Copy out exactly the lines from the start of the data to the line containing "COLLAR_FOOT_BEND = 0.25". Include both.

────────────────────

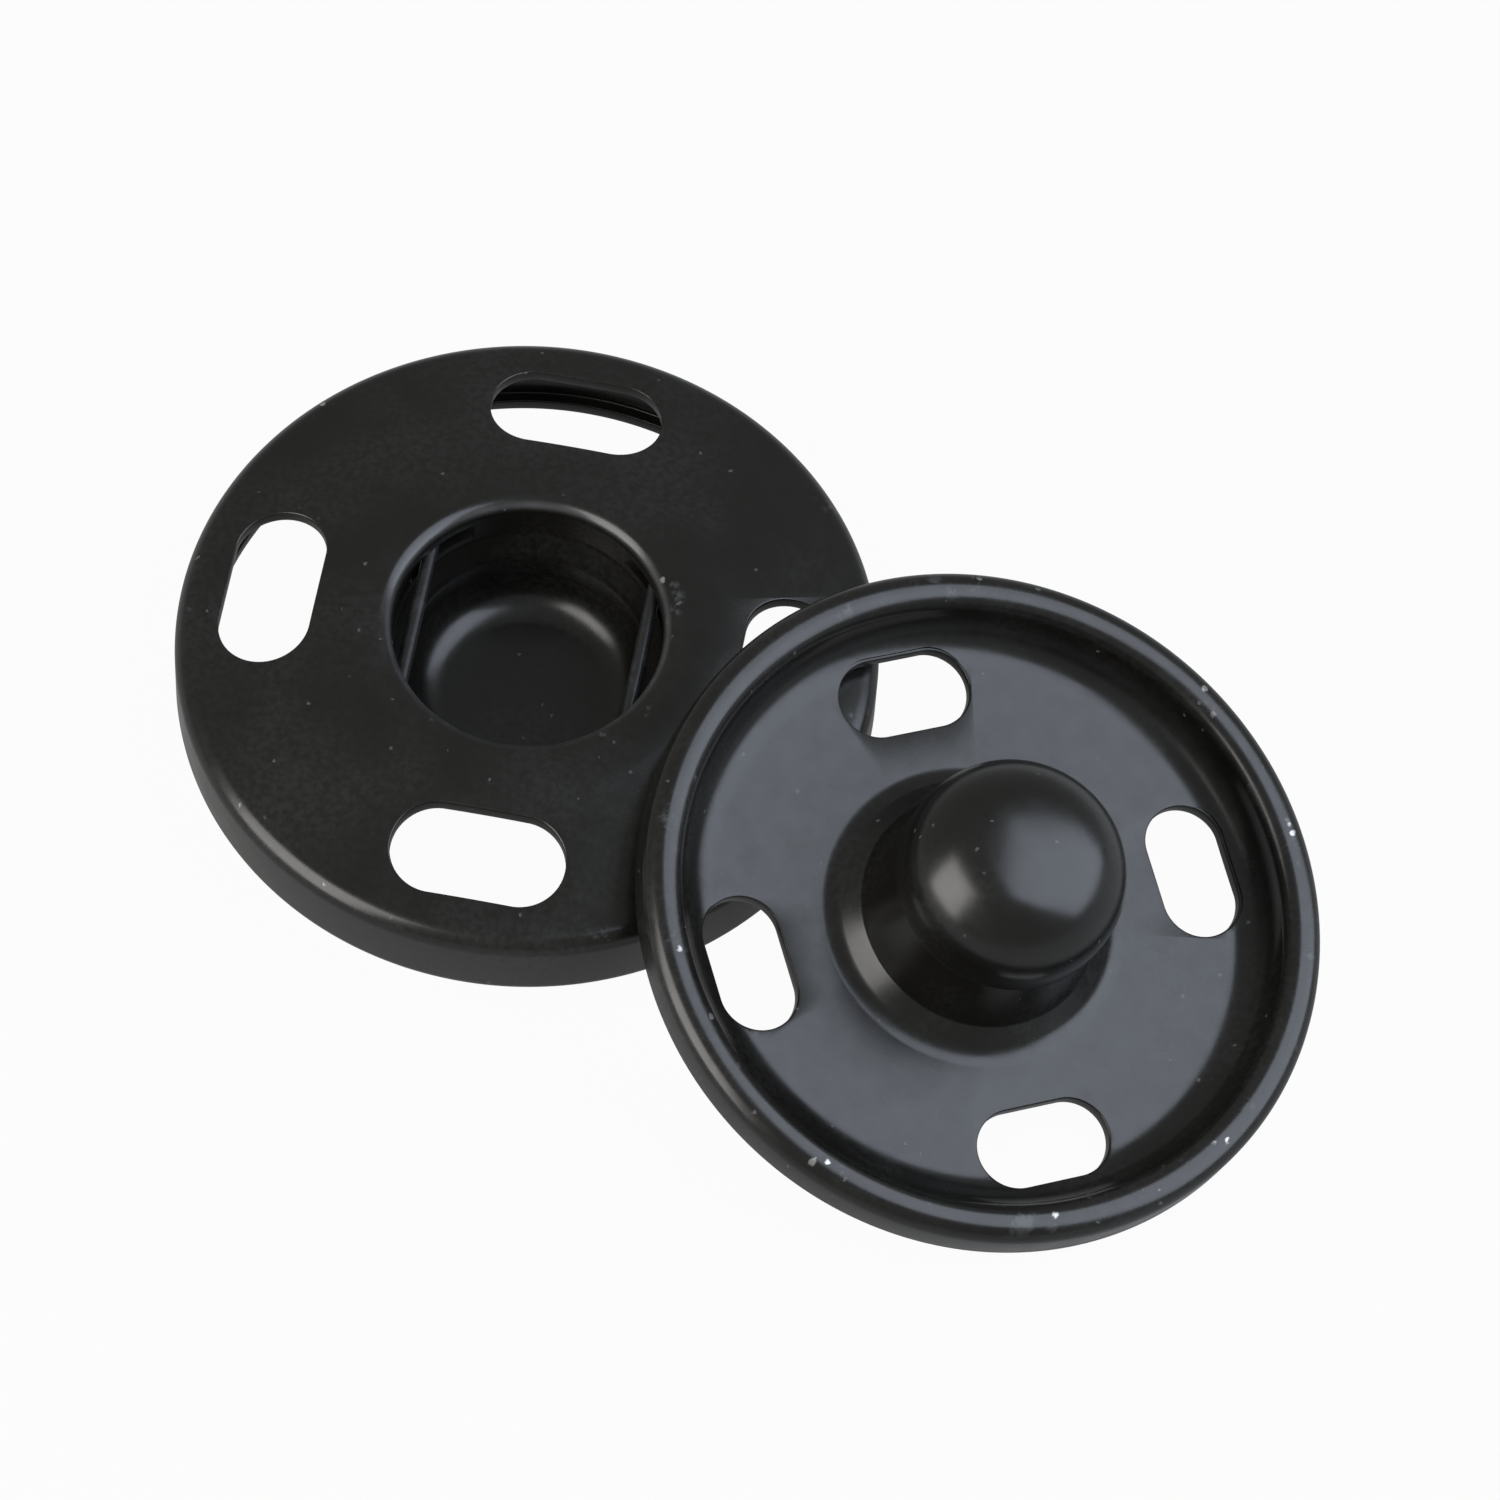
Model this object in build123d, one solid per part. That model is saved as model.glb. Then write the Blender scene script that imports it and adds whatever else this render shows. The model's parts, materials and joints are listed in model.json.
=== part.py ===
"""Sew-on snap fastener, 12 mm: a socket half with its spring wire, and a ball stud half leaning on it.

Millimetres, +Z up. The origin is the centre of the cup's flat underside, on the surface that both
halves lie on. +X runs from the socket half towards the stud half.
"""
from build123d import *
import math
import os

# Outer sizes, and the sheet that both halves are drawn from
SOCKET_R = 6.0         # outer radius of the socket half
STUD_INSET = 0.07      # how much smaller the stud half's outer radius is
SHEET = 0.25           # thickness of the metal sheet
WIRE = 0.25            # diameter of the spring wire

# Ball stud: head, neck and collar
HEAD_R = 1.88          # largest radius of the ball head
CROWN_FLAT = 0.15      # radius of the flat at the very top of the head
HEAD_BAND = 0.17       # height of the widest band, under the crown
UNDERCUT_STEP = 0.25   # how far the neck lies inside the head
UNDERCUT_DROP = 0.20   # height of the slope from head to neck
UNDERCUT_BEND = 0.05   # inside bend at the head's lower edge
NECK_H = 0.73          # height of the neck
NECK_BEND = 0.15       # bends at both ends of the neck
COLLAR_W = 0.66        # width of the collar's shoulder
COLLAR_H = 0.75        # height of the shoulder's edge above the floor
COLLAR_RISE = 0.22     # how much the shoulder rises from its edge to the neck
COLLAR_FLARE = 0.15    # how much wider the collar is at its foot
COLLAR_BEND = 0.05     # inside bend at the shoulder
COLLAR_FOOT_BEND = 0.25

# Rolled rim of the stud half
BEAD_H = 0.90          # crest of the bead above the floor
BEAD_GAP = 0.14        # gap between the wall and the skirt of the bead
CREST_FLAT = 0.02      # flat left on the crest of the bead
BEAD_END = 0.12        # lower edge of the bead above the floor
WALL_BEND = 0.42       # inside bend between floor and wall

# Socket half: cup, lip, plate and skirt
GUIDE_CLEARANCE = 0.17  # between the head and the lower wall of the cup, which guides it
MOUTH_CLEARANCE = 0.42  # between the head and the wider mouth
CUP_BEND = 0.65        # inside bend round the cup's floor
GUIDE_H = 0.50         # height of the lower wall, from that bend to the flare
FLARE_H = 0.45         # height over which the cup widens to its mouth
FLARE_BEND = 0.25      # inside bends at both ends of the flare
CUP_DROP = 0.60        # how far the cup stands out below the skirt
LIP_BEND = 0.10        # inside bend of the lip round the mouth
LIP_LAND = 0.03        # straight wall between the slits and the lip
LIP_RING = 0.45        # flat ring between the lip and the sloping plate
PLATE_BEND = 2.25      # inside bend where the plate starts to slope
SKIRT_H = 1.55         # height of the skirt
RIM_BEND = 0.10        # inside bend between plate and skirt
HEM = 0.45             # how far the skirt's hem is turned in
HEM_BEND = 0.05        # inside bend of the hem

# Spring wire
SPRING_GRIP = 0.055    # how far each leg reaches in past the head's largest radius
SPRING_LIFT = 0.04     # middle of the legs above the head's widest band, when closed
SPRING_BEND = 0.30     # bend between a leg and the bow, at the wire's middle
SPRING_CLEARANCE = 0.06  # between the bow and the outside of the cup
SPRING_TAIL = 25.0     # degrees that the free ends wrap round the cup
SLIT_CLEARANCE = 0.03  # above and below the wire in the cup's slits
SLIT_END = 0.10        # length of a slit past the end of the leg

# Sewing slots
SLOT_COUNT = 4
SOCKET_SLOT = (2.98, 1.56)   # length and width
SOCKET_SLOT_INSET = 0.80     # from the outer radius to the slots
STUD_SLOT = (2.36, 1.36)
STUD_SLOT_INSET = 0.54       # from the wall to the slots

# How the two halves lie
SOCKET_TURN = 22.6     # degrees from +X to the middle of the first slot
STUD_TURN = 51.1
OVERLAP = 2.98         # the stud half covers this much of the socket half
SEAT_GAP = 0.01        # clearance where one half leans on the other

# Stud half, worked out. Heights are above its floor's upper face.
stud_r = SOCKET_R - STUD_INSET
crown_bend = HEAD_R - CROWN_FLAT - SHEET
head_h = HEAD_R - CROWN_FLAT + HEAD_BAND
neck_r = HEAD_R - UNDERCUT_STEP
collar_r = neck_r + COLLAR_W
head_z = COLLAR_H + COLLAR_RISE + NECK_H + UNDERCUT_DROP
tip_z = head_z + head_h
bead_w = 2 * SHEET + BEAD_GAP
bead_bend = (BEAD_GAP - CREST_FLAT) / 2
wall_r = stud_r - bead_w
stud_slot_r = wall_r - STUD_SLOT_INSET - STUD_SLOT[1] / 2

# Spring wire and socket half, worked out. Heights are above the cup's underside.
guide_r = HEAD_R + GUIDE_CLEARANCE
mouth_r = HEAD_R + MOUTH_CLEARANCE
flare_z = SHEET + CUP_BEND + GUIDE_H
leg_x = HEAD_R - SPRING_GRIP + WIRE / 2
leg_z = SHEET + head_h + SPRING_LIFT
bow_r = mouth_r + SHEET + SPRING_CLEARANCE + WIRE / 2
leg_end_y = math.sqrt((bow_r - SPRING_BEND) ** 2 - (leg_x - SPRING_BEND) ** 2)
leg_turn = math.degrees(math.atan2(leg_end_y, leg_x - SPRING_BEND))
slit_h = WIRE + 2 * SLIT_CLEARANCE
lip_z = leg_z + slit_h / 2 + LIP_LAND + LIP_BEND + SHEET
ring_r = mouth_r + SHEET + LIP_BEND + LIP_RING
rim_z = CUP_DROP + SKIRT_H
plate_slope = math.atan2(lip_z - rim_z, SOCKET_R - ring_r)
socket_slot_r = SOCKET_R - SOCKET_SLOT_INSET - SOCKET_SLOT[1] / 2


def bent_sheet(corners, bends):
    """Turn a bent sheet about Z, from the corners of one face and the inside radius of each bend.

    The corners are (radius, height) from the axis outwards, and the sheet lies to the right of them.
    """
    points = [Vector(*corner) for corner in corners]
    runs = [(b - a).normalized() for a, b in zip(points, points[1:])]
    rights = [Vector(run.Y, -run.X) for run in runs]
    back = [points[0] + rights[0] * SHEET]
    face_radii = []
    back_radii = []
    for i, bend in enumerate(bends):
        before, after = rights[i], rights[i + 1]
        back.append(points[i + 1] + (before + after) * (SHEET / (1 + before.dot(after))))
        turns_left = runs[i].cross(runs[i + 1]).Z > 0
        face_radii.append(bend if turns_left else bend + SHEET)
        back_radii.append(bend + SHEET if turns_left else bend)
    back.append(points[-1] + rights[-1] * SHEET)
    outline = [
        FilletPolyline(*points, radius=face_radii),
        Line(points[-1], back[-1]),
        FilletPolyline(*back, radius=back_radii),
        Line(points[0], back[0]),
    ]
    section = make_face([edge for piece in outline for edge in piece.edges()])
    return revolve(Plane.XZ * section, Axis.Z)


def sewing_slots(size, middle_r):
    """Cutters for the ring of slots, long sides along the rim, the first one on +X."""
    cutter = extrude(SlotOverall(*size, rotation=90), amount=middle_r, both=True)
    return [place * cutter for place in PolarLocations(middle_r, SLOT_COUNT)]


def socket_half():
    """Cup, lip, plate, skirt and hem drawn from one sheet, with the spring's slits and four slots."""
    body = bent_sheet(
        [
            (0, SHEET),
            (guide_r, SHEET),
            (guide_r, flare_z),
            (mouth_r, flare_z + FLARE_H),
            (mouth_r, lip_z),
            (ring_r, lip_z),
            (SOCKET_R, rim_z),
            (SOCKET_R, CUP_DROP),
            (SOCKET_R - HEM, CUP_DROP),
        ],
        [CUP_BEND, FLARE_BEND, FLARE_BEND, LIP_BEND, PLATE_BEND, RIM_BEND, HEM_BEND],
    )
    slit_inner_x = leg_x / 2
    slit = Box(bow_r - slit_inner_x, 2 * (leg_end_y + SLIT_END), slit_h)
    slit_x = (bow_r + slit_inner_x) / 2
    body -= [Pos(side * slit_x, 0, leg_z) * slit for side in (-1, 1)]
    return body - sewing_slots(SOCKET_SLOT, socket_slot_r)


def spring_wire():
    """Horseshoe of wire: a bow round the cup, a leg through each slit, and two short free ends."""
    bow = JernArc((0, bow_r), (1, 0), bow_r, leg_turn - 90)
    shoulder = JernArc(bow @ 1, bow % 1, SPRING_BEND, -leg_turn)
    leg = Line(shoulder @ 1, (leg_x, -leg_end_y))
    heel = JernArc(leg @ 1, leg % 1, SPRING_BEND, -leg_turn)
    tail = JernArc(heel @ 1, heel % 1, bow_r, -SPRING_TAIL)
    half = [piece.edge() for piece in (bow, shoulder, leg, heel, tail)]
    path = Wire(half + [mirror(edge, Plane.YZ).edge() for edge in half])
    end = Plane(tail @ 1, z_dir=tail % 1)
    return Pos(0, 0, leg_z) * sweep(end * Circle(WIRE / 2), path)


def stud_half():
    """Ball head, neck, collar, floor and rolled rim drawn from one sheet, with four slots."""
    body = bent_sheet(
        [
            (0, tip_z),
            (HEAD_R, tip_z),
            (HEAD_R, head_z),
            (neck_r, head_z - UNDERCUT_DROP),
            (neck_r, COLLAR_H + COLLAR_RISE),
            (collar_r, COLLAR_H),
            (collar_r + COLLAR_FLARE, 0),
            (wall_r, 0),
            (wall_r, BEAD_H),
            (stud_r, BEAD_H),
            (stud_r, BEAD_END),
        ],
        [
            crown_bend,
            UNDERCUT_BEND,
            NECK_BEND,
            NECK_BEND,
            COLLAR_BEND,
            COLLAR_FOOT_BEND,
            WALL_BEND,
            bead_bend,
            bead_bend,
        ],
    )
    return body - sewing_slots(STUD_SLOT, stud_slot_r)


def resting_place():
    """Place of the stud half: its far edge on the surface, its underside on the socket half's plate.

    The underside is a flat between two round feet. It turns up about the far foot until it just
    clears each round of the socket half's section, and the slope between two of them.
    """
    foot_bend = WALL_BEND + SHEET
    foot_r = wall_r - WALL_BEND
    foot_z = WALL_BEND
    foot_x = SOCKET_R - OVERLAP + stud_r + foot_r
    span = 2 * foot_r
    rim_bend = RIM_BEND + SHEET
    plate_bend = PLATE_BEND + SHEET
    rim_centre_z = rim_z - rim_bend * math.tan(math.pi / 4 - plate_slope / 2)
    rounds = [
        (SOCKET_R - rim_bend, rim_centre_z, rim_bend),
        (ring_r - plate_bend * math.tan(plate_slope / 2), lip_z - plate_bend, plate_bend),
    ]
    leans = []
    for x, z, bend in rounds:
        away = math.hypot(foot_x - x, z - foot_bend)
        rise = math.atan2(z - foot_bend, foot_x - x)
        clear = bend + foot_bend + SEAT_GAP
        if math.sqrt(away**2 - clear**2) <= span:
            leans.append(rise + math.asin(clear / away))
        elif away - span < clear:
            leans.append(rise + math.acos((span**2 + away**2 - clear**2) / (2 * span * away)))
    out, up = math.sin(plate_slope), math.cos(plate_slope)
    lift = foot_bend + SEAT_GAP - out * (foot_x - SOCKET_R) - up * (foot_bend - rim_z)
    on_slope = plate_slope + math.asin(lift / span)
    if ring_r < foot_x - span * math.cos(on_slope) < SOCKET_R - rim_bend:
        leans.append(on_slope)
    lean = max(leans)
    x = foot_x - foot_r * math.cos(lean) - foot_z * math.sin(lean)
    z = foot_bend + foot_r * math.sin(lean) - foot_z * math.cos(lean)
    return Location((x, 0, z), (0, math.degrees(lean), 0))


socket_turn = Rot(0, 0, SOCKET_TURN)
parts = {
    "socket_half": socket_turn * socket_half(),
    "spring_wire": socket_turn * spring_wire(),
    "stud_half": resting_place() * Rot(0, 0, STUD_TURN) * stud_half(),
}

os.makedirs("parts", exist_ok=True)
for name, shape in parts.items():
    export_step(shape, f"parts/{name}.step")
print("stud half lies at", resting_place())
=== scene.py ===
"""Looks of a black sew-on snap fastener: socket half, spring wire and ball stud half, with their stage.

Metres, in the frame of the loaded model. Each half is drawn from one sheet: its face is drawn as a
line, rounded at its bends, spun about the axis, given the thickness of the sheet, and punched.
"""

import json
import math

import bpy
from mathutils import Matrix, Vector


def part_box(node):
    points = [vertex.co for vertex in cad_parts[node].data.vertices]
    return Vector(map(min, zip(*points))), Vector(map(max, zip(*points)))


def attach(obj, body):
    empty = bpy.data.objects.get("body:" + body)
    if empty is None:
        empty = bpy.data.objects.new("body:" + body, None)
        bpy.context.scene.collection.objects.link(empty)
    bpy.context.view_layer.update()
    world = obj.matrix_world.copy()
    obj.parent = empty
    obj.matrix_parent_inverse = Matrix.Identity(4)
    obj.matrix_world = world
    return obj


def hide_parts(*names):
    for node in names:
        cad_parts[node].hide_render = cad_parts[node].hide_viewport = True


bl_info = {
    "name": "Sew-on snap fastener",
    "version": (1, 0, 0),
    "blender": (4, 5, 0),
    "location": "View3D > Sidebar > Snap",
    "description": "Models and finishes the two halves of a black sew-on snap fastener",
    "category": "Object",
}

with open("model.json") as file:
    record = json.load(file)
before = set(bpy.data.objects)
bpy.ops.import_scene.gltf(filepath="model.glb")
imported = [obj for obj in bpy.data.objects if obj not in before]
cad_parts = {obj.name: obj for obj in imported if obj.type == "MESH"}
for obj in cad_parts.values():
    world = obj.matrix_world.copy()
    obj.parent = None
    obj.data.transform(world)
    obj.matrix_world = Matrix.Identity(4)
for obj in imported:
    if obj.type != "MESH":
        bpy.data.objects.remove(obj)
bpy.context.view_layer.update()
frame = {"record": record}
MOUNTS = {mount["name"]: mount for mount in frame["record"]["mounts"]}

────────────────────

■ **REPLY TO THE EXERCISE**
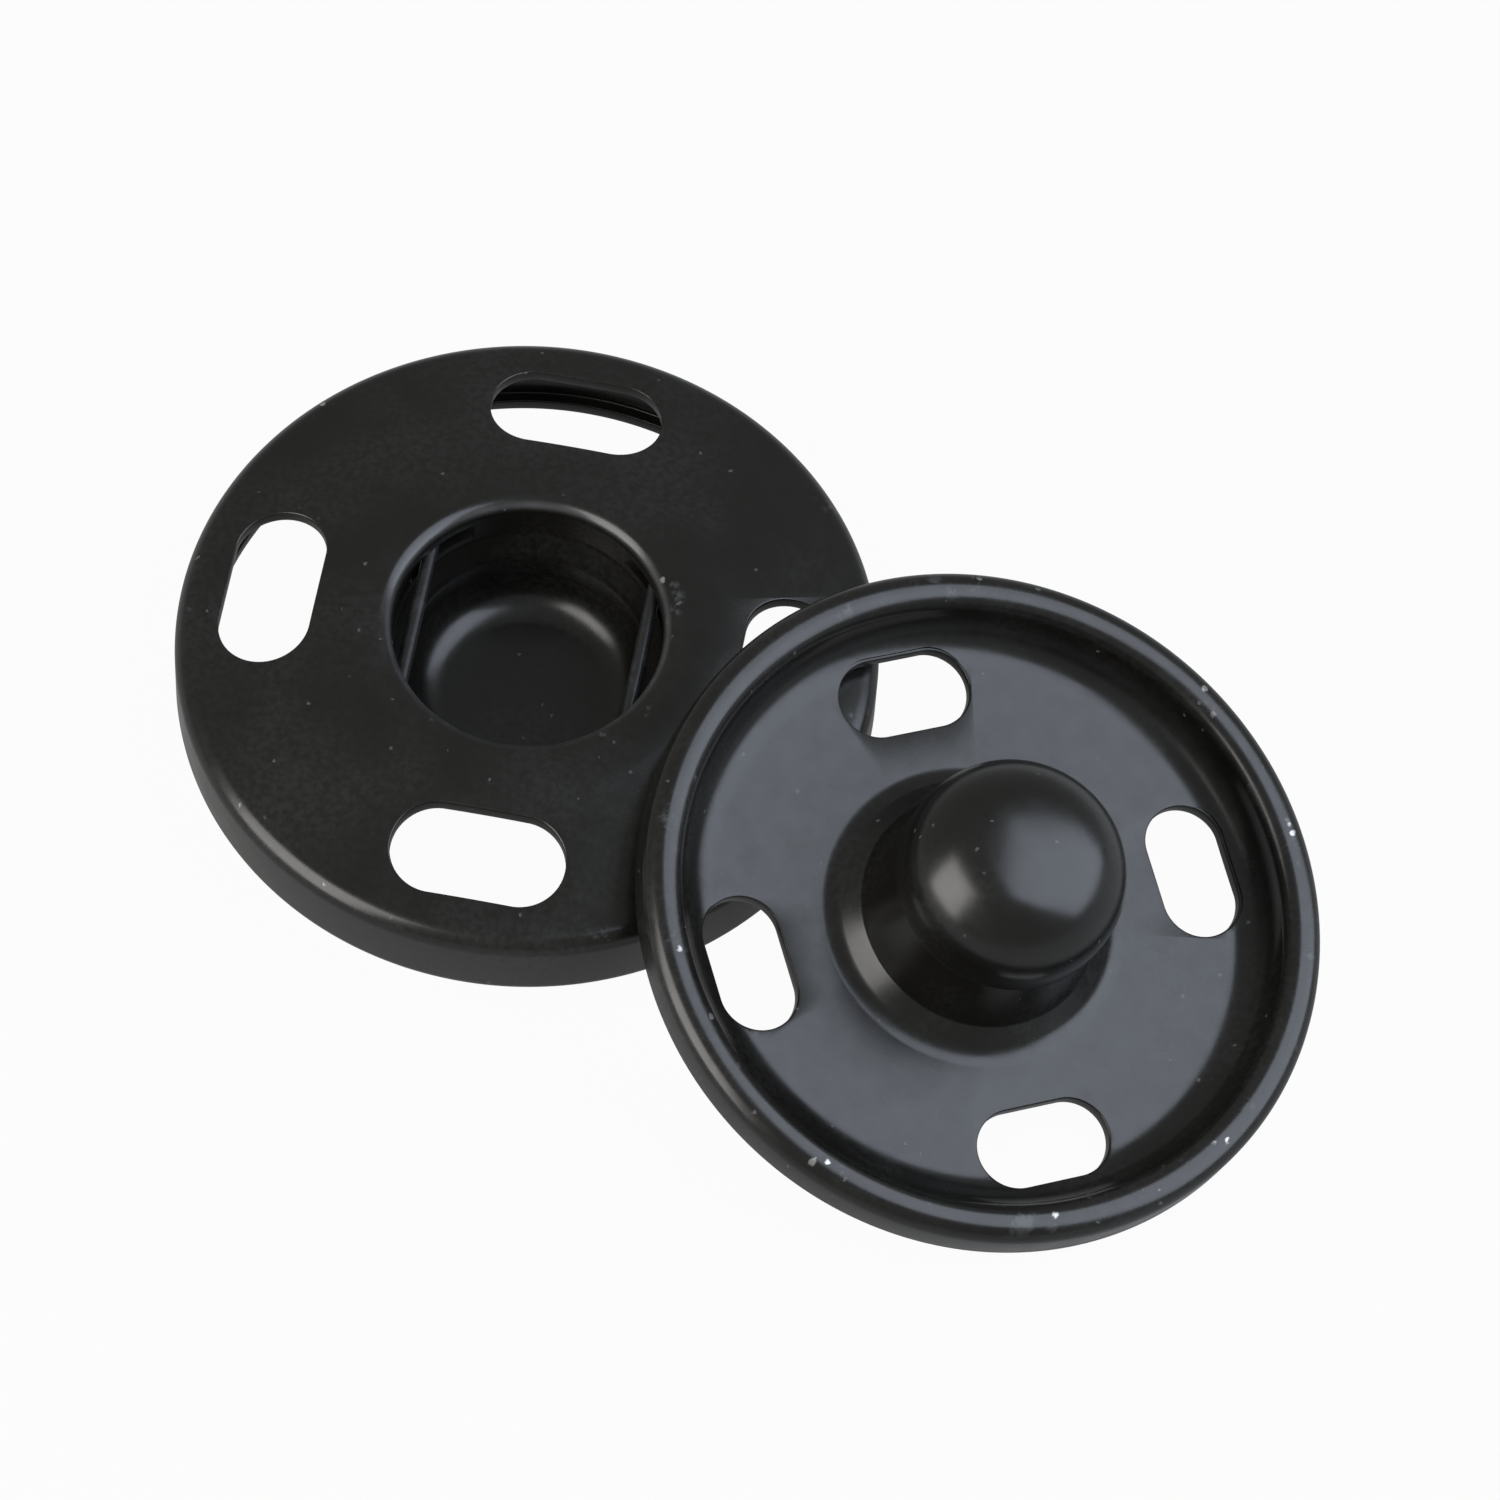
Model this object in build123d, one solid per part. That model is saved as model.glb. Then write the Blender scene script that imports it and adds whatever else this render shows. The model's parts, materials and joints are listed in model.json.
=== part.py ===
"""Sew-on snap fastener, 12 mm: a socket half with its spring wire, and a ball stud half leaning on it.

Millimetres, +Z up. The origin is the centre of the cup's flat underside, on the surface that both
halves lie on. +X runs from the socket half towards the stud half.
"""
from build123d import *
import math
import os

# Outer sizes, and the sheet that both halves are drawn from
SOCKET_R = 6.0         # outer radius of the socket half
STUD_INSET = 0.07      # how much smaller the stud half's outer radius is
SHEET = 0.25           # thickness of the metal sheet
WIRE = 0.25            # diameter of the spring wire

# Ball stud: head, neck and collar
HEAD_R = 1.88          # largest radius of the ball head
CROWN_FLAT = 0.15      # radius of the flat at the very top of the head
HEAD_BAND = 0.17       # height of the widest band, under the crown
UNDERCUT_STEP = 0.25   # how far the neck lies inside the head
UNDERCUT_DROP = 0.20   # height of the slope from head to neck
UNDERCUT_BEND = 0.05   # inside bend at the head's lower edge
NECK_H = 0.73          # height of the neck
NECK_BEND = 0.15       # bends at both ends of the neck
COLLAR_W = 0.66        # width of the collar's shoulder
COLLAR_H = 0.75        # height of the shoulder's edge above the floor
COLLAR_RISE = 0.22     # how much the shoulder rises from its edge to the neck
COLLAR_FLARE = 0.15    # how much wider the collar is at its foot
COLLAR_BEND = 0.05     # inside bend at the shoulder
COLLAR_FOOT_BEND = 0.25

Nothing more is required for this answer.